> _CAD and scene scripts_:
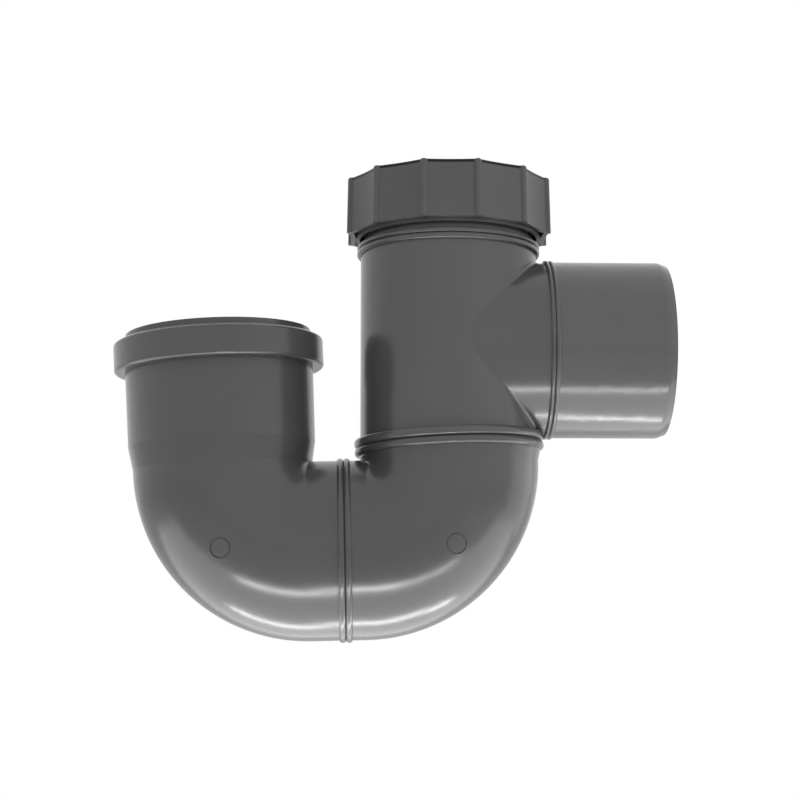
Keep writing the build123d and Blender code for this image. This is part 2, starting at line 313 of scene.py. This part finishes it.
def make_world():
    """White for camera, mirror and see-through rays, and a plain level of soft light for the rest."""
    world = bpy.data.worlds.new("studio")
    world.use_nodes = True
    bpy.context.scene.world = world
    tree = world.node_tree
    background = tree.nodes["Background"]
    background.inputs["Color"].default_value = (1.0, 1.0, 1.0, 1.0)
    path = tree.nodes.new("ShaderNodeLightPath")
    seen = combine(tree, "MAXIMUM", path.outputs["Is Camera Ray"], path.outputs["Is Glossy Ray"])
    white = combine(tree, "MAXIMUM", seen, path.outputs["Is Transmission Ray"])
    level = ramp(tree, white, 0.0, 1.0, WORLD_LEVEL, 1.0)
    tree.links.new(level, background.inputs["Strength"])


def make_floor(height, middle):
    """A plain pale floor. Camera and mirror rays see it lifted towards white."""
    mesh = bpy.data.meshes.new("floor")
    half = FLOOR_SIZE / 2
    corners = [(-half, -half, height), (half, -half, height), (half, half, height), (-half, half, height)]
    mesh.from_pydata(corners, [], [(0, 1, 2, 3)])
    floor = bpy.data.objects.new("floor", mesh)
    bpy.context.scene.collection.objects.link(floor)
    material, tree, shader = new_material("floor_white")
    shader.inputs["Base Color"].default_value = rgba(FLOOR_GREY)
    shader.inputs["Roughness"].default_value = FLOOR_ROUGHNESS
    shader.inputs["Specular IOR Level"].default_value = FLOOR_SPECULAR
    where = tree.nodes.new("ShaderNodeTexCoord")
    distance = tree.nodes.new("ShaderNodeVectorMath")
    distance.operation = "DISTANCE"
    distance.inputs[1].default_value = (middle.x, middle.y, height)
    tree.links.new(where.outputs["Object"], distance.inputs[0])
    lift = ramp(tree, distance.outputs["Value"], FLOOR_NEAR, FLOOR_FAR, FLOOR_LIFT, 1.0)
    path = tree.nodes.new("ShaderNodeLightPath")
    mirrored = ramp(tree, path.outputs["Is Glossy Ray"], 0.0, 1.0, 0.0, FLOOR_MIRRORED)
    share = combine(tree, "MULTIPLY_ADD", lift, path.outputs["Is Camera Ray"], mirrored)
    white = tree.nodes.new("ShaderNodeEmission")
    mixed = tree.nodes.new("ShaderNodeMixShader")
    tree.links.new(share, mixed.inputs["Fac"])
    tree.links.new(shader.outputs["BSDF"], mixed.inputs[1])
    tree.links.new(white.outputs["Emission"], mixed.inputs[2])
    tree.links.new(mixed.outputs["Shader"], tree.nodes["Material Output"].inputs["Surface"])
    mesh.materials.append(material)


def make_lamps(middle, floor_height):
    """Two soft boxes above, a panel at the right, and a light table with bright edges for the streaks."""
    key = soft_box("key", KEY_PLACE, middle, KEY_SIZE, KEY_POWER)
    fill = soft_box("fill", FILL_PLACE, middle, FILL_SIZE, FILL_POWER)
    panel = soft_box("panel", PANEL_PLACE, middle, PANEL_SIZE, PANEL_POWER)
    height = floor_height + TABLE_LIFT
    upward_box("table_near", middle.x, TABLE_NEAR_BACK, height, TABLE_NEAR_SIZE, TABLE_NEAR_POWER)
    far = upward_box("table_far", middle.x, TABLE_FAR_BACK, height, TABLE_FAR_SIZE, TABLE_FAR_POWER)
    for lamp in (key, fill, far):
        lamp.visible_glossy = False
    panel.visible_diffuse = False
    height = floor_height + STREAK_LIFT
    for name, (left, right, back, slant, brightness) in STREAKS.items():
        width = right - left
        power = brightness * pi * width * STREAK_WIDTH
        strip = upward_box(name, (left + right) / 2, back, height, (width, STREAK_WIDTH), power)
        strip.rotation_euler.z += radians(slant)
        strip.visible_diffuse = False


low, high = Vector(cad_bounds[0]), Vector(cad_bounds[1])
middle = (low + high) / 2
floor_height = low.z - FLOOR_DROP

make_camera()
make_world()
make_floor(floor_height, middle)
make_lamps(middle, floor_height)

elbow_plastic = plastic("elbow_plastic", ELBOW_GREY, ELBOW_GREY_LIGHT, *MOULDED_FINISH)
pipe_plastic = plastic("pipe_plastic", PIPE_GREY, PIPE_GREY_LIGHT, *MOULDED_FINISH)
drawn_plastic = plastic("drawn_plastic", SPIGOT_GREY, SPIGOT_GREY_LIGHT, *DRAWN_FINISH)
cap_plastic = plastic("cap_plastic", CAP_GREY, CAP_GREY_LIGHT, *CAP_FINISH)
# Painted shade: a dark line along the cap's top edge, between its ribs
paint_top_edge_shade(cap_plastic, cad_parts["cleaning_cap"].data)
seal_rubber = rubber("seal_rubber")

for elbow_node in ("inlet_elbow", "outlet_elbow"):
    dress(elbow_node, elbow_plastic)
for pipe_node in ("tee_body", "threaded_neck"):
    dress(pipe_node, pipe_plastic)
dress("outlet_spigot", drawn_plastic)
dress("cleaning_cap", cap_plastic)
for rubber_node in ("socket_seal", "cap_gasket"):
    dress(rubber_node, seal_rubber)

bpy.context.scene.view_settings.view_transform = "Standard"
--
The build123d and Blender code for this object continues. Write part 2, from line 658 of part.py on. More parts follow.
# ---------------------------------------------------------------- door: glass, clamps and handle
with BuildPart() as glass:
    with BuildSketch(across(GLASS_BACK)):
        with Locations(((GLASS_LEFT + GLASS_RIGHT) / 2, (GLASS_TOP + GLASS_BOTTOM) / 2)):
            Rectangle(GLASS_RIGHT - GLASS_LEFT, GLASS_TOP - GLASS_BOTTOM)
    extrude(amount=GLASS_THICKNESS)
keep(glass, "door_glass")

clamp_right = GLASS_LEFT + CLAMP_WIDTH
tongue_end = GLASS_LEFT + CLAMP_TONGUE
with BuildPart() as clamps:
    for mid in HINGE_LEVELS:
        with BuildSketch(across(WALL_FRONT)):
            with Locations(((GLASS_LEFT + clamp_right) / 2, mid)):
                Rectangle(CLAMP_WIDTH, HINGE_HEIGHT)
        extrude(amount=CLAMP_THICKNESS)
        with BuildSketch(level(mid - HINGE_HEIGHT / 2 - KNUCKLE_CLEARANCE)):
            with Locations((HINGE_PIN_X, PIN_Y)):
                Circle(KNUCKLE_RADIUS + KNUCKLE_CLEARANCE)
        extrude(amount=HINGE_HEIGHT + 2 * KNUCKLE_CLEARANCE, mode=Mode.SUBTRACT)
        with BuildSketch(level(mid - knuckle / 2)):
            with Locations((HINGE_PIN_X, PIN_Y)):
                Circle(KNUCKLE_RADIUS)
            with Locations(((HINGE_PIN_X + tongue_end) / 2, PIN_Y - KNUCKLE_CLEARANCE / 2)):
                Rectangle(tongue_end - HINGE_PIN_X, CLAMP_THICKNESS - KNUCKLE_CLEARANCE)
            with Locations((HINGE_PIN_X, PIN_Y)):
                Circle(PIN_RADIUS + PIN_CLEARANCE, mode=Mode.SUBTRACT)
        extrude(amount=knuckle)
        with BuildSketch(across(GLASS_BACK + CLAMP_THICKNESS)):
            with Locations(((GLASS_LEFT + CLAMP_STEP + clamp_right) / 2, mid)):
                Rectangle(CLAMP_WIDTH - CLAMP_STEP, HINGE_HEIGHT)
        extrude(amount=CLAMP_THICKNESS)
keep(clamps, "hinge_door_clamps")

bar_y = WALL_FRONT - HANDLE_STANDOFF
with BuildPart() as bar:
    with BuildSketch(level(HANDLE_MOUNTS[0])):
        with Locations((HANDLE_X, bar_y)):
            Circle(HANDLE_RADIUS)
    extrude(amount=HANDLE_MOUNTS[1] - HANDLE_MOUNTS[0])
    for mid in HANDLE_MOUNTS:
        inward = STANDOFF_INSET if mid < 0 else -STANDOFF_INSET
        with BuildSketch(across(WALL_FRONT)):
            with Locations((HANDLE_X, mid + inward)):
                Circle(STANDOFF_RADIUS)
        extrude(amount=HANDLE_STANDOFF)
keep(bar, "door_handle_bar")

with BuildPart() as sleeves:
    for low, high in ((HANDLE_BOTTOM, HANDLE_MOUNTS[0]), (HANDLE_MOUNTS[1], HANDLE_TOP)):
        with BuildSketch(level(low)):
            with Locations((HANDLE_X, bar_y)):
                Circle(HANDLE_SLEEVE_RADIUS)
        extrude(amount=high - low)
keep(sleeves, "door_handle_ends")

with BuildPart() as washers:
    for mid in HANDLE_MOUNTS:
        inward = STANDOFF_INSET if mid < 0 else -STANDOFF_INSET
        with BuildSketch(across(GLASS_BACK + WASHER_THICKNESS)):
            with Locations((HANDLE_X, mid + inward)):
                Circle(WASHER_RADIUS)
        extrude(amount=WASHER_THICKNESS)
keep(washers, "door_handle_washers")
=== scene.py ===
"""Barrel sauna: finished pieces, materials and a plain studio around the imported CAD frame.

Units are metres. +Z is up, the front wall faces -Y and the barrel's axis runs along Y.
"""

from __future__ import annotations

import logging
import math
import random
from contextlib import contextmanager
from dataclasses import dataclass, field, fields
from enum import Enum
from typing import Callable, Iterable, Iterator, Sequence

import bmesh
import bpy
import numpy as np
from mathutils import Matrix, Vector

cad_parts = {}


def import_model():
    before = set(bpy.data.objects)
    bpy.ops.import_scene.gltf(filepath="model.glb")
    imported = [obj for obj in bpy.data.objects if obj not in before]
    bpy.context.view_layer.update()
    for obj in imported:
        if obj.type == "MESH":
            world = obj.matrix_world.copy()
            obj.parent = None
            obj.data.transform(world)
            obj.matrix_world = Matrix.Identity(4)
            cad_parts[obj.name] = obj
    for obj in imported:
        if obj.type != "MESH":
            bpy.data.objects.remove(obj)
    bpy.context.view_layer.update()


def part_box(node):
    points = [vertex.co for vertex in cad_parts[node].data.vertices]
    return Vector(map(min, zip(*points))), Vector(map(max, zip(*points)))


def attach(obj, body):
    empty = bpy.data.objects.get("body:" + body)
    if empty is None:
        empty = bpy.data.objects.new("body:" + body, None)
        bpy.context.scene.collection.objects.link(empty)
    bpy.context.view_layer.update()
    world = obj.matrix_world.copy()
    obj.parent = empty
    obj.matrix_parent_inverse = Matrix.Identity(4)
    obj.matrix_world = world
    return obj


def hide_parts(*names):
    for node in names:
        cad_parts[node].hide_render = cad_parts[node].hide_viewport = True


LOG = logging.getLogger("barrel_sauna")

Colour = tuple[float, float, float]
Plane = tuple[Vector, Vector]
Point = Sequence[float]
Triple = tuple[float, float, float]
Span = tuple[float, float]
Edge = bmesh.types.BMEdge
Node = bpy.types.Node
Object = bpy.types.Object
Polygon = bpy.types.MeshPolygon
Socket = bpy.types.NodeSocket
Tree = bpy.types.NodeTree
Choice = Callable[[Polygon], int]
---
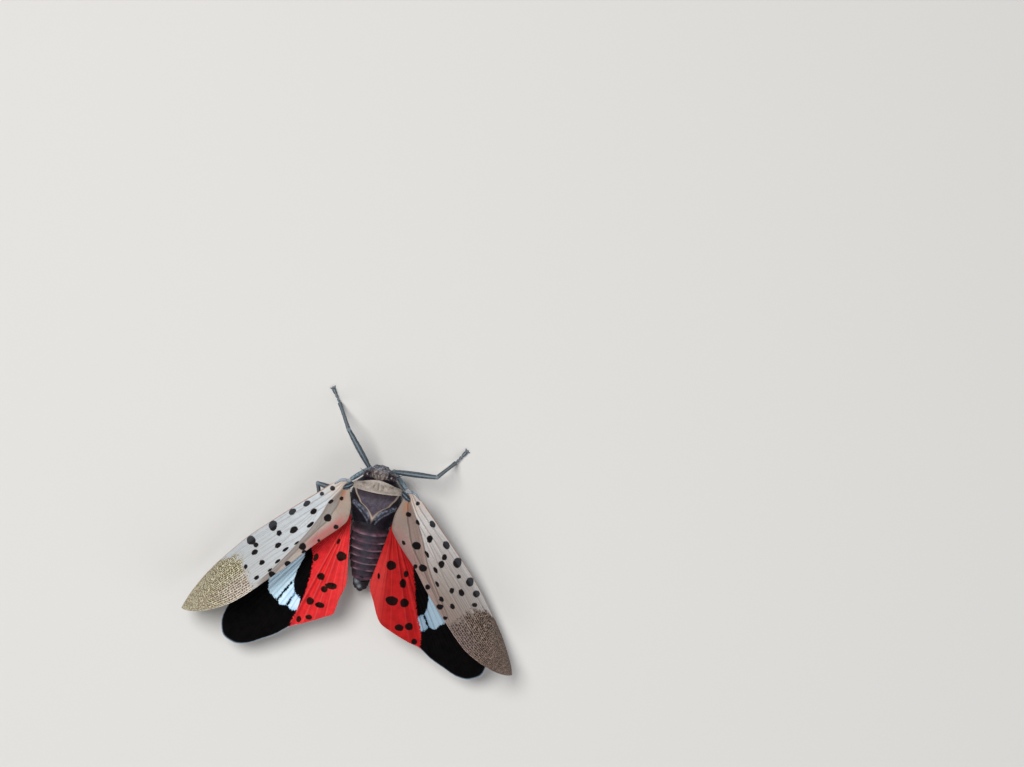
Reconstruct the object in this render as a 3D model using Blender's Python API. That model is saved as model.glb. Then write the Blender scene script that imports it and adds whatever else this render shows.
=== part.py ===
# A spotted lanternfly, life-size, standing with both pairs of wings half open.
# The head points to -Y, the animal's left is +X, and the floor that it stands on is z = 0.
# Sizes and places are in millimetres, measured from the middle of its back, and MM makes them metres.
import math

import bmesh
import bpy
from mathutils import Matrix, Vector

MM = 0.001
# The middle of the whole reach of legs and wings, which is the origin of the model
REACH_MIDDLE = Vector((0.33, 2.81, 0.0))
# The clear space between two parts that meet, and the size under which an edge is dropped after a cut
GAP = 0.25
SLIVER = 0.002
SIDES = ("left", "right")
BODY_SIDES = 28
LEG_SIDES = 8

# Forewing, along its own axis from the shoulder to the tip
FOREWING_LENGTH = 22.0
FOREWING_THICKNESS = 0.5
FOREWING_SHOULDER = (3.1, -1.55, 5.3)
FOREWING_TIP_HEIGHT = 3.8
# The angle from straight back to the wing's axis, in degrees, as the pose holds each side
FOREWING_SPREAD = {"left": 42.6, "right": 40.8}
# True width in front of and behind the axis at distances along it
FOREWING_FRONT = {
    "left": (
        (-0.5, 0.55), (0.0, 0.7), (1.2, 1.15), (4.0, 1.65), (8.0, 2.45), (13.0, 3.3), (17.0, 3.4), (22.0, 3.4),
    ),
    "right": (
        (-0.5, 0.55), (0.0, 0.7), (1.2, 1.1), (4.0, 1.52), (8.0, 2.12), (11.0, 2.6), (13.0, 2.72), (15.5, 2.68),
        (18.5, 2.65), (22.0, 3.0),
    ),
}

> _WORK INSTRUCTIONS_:
Would you quote everything above from the line containing "Reconstruct the object" down to the line containing "LEG_SIDES = 8"? Include both of those lines and nothing else.

> _RESPONSE_:
Reconstruct the object in this render as a 3D model using Blender's Python API. That model is saved as model.glb. Then write the Blender scene script that imports it and adds whatever else this render shows.
=== part.py ===
# A spotted lanternfly, life-size, standing with both pairs of wings half open.
# The head points to -Y, the animal's left is +X, and the floor that it stands on is z = 0.
# Sizes and places are in millimetres, measured from the middle of its back, and MM makes them metres.
import math

import bmesh
import bpy
from mathutils import Matrix, Vector

MM = 0.001
# The middle of the whole reach of legs and wings, which is the origin of the model
REACH_MIDDLE = Vector((0.33, 2.81, 0.0))
# The clear space between two parts that meet, and the size under which an edge is dropped after a cut
GAP = 0.25
SLIVER = 0.002
SIDES = ("left", "right")
BODY_SIDES = 28
LEG_SIDES = 8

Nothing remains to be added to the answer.